Soit dit en passant, un des gourous britanniques de l'intelligence artificielle, Hugo de Garis, semble avoir lu plus attentivement Benford et ses prédécesseurs dont Frank Herbert (3), que les travaux récents sur l'I.A. témoignant de progrès plutôt modestes pour ne pas dire insignifiants. Dans un entretien publié par le Monde, d'ordinaire plus sérieux (4), il prophétise pour le milieu du xxie siècle la destruction de l'humanité ou pour le moins sa réduction en esclavage par ses enfants électroniques. On mesure ici les effets pernicieux de la lecture de trop de Science-Fiction, même de bonne qualité, sur des cerveaux biologiques fragiles.
Sautons maintenant un peu plus de trente mille ans, ce qui explique peut-être que l'on change aussi d'éditeurs. Dans les trois volumes suivants, la Grande rivière du ciel (5), Marées de lumière (6) et les Profondeurs furieuses (7) que vous allez lire, la guerre entre humains et machines prend une tournure tragique. Chassée de sa citadelle détruite par des machines, la tribu des LeFou, en proie à une traque systématique, commence une longue errance d'abord sur sa propre planète puis à travers l'espace dans un vieux vaisseau humain miraculeusement retrouvé. Sa destination : le centre galactique qui semble offrir un havre sûr. Lorsque ses survivants finissent par y parvenir, qui trouvent-ils ? Nigel Walmsley qui, avec son sens certain de la réplique, affirme les attendre « depuis vingt-huit mille ans, à peu de choses près. Selon votre cadre de référence, naturellement. »
Dans le sixième et dernier volume, Sailing Bright Eternity, demeuré longtemps inédit en français (8), le conflit entre Biologiques et Machines atteint son paroxysme avant sa possible résolution. Je n'en dirai pas plus.
Voilà les choses mises en ordre pour autant qu'on puisse faire. Comme l'écrit lui-même Gregory Benford dans sa postface aux Profondeurs furieuses : « Des événements à cheval sur des dizaines de milliers d'années ne sont pas toujours faciles à unifier, surtout lorsque leur auteur est occupé à autre chose. »
À quoi serait donc occupé Benford ? Eh bien à la physique théorique qu'enseigne et que pratique ce professeur d'université. N'en doutez donc pas : tout, absolument tout, dans ce cycle serait strictement conforme au dernier état des connaissances scientifiques.
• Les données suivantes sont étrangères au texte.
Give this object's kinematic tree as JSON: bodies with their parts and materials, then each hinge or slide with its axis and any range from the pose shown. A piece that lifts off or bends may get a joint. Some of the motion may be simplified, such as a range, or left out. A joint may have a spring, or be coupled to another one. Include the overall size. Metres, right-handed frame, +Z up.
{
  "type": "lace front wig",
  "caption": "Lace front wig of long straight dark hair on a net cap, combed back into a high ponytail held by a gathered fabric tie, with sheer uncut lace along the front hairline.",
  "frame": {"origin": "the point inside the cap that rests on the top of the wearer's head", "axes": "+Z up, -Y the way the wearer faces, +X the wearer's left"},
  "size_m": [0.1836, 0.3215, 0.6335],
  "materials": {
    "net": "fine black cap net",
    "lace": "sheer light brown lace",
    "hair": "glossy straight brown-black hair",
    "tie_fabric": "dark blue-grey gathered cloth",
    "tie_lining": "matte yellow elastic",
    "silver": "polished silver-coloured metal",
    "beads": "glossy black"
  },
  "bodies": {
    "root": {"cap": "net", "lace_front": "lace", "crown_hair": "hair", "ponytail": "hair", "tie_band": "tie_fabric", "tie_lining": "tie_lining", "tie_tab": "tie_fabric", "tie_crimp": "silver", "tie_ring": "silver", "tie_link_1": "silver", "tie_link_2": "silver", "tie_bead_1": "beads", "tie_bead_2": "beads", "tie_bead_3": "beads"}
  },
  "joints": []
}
Pour ma part, j'en suis un peu moins convaincu. Même si, comme il le dit dans sa postface, Benford s'est efforcé « de maintenir les parties imaginées de ce roman et des précédents de la série dans les limites des contraintes établies par l'observation astronomique », je demeure persuadé que ce roman théoriquement de “hard science”, c'est-à-dire, dans le jargon des fans, de Science-Fiction résolument scientifique, demeure une œuvre d'imagination et un formidable roman d'aventures.
Notes
(1) Denoël, 1984 et 2001.
(2) Denoël, 1985 et 2001.
(3) Voir Destination : vide et ses suites dont l'Effet Lazare (le Livre de poche nº 7102) et le Facteur ascension (le Livre de poche nº 7154).
(4) Le Monde daté du mardi 9 novembre 1999.
(5) Robert Laffont, 1989 ; le Livre de poche nº 7171.
(6) Robert Laffont, 1990 ; le Livre de poche nº 7172.
(7) Robert Laffont, 1996 ; le Livre de poche nº 7237.
(8) Mais désormais à paraître chez Denoël, en 2002. Ainsi, la saga du Centre galactique retourne, au moins provisoirement, chez son premier éditeur, au bout de quinze ans ou de trente-cinq mille ans, selon votre cadre de référence.